First you must find a good lender. Bills.com’s mortgage quick quote offers the choice of selecting from multiple lenders who will call you to discuss your loan options. They will require a small amount of personal information, or will ask you to provide a little more information in order to see real time rates, payments, and the loan products you qualify for online. Once you find the lender, loan, rate and payment you like, the lender will take you through a series of mortgage application steps, which end with your new loan getting funded.
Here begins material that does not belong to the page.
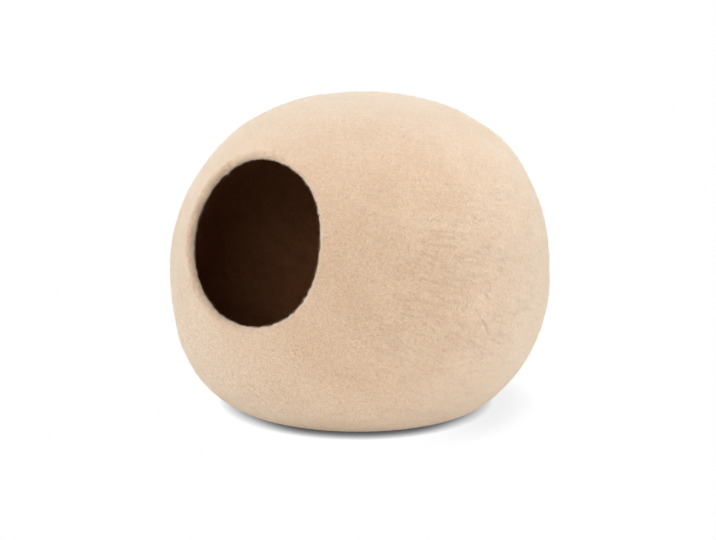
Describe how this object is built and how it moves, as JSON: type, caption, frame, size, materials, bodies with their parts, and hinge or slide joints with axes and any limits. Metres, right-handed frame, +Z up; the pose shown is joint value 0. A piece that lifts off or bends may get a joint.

Frequently Asked Questions:
- Should I look for a No Cost mortgage refinancing? Conventionally, you must pay closing costs when your mortgage refinance is closing. With today's low interest rates, many people are choosing a slightly different option — to take a higher rate loan in exchange for having their closing costs covered — a so-called no cost refinance. This may or may not be right for you; while you will not have to pay money to refinance, which is great, the higher rate will leave you somewhat worse off over the long haul, because your payments will be higher than they would be if you paid the closing costs in one go.
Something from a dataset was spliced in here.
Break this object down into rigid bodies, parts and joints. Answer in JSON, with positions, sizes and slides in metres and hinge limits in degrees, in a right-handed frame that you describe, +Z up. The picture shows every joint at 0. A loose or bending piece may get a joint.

- Should I pay points? Another option that is open to you is really the opposite of a no cost mortgage refinance. Instead of taking on a loan with a slightly higher interest rate in order to avoid having to pay closing costs, you have the option to pay additional fees (called points) at closing in order to enjoy a lower rate for the life of the loan. Paying points can often make sense if a) you can afford to pay them and b) your time horizon is long enough so that savings in lower rates and lower monthly payments are sufficient to justify the additional fees you paid. One rule of thumb is that if your time horizon is five years or less, then points are unlikely to be worthwhile — but the specifics will depend on the rate/point combinations on offer from your lender. Note that paying points on an adjustable rate mortgage with a short fixed period is unlikely to make sense.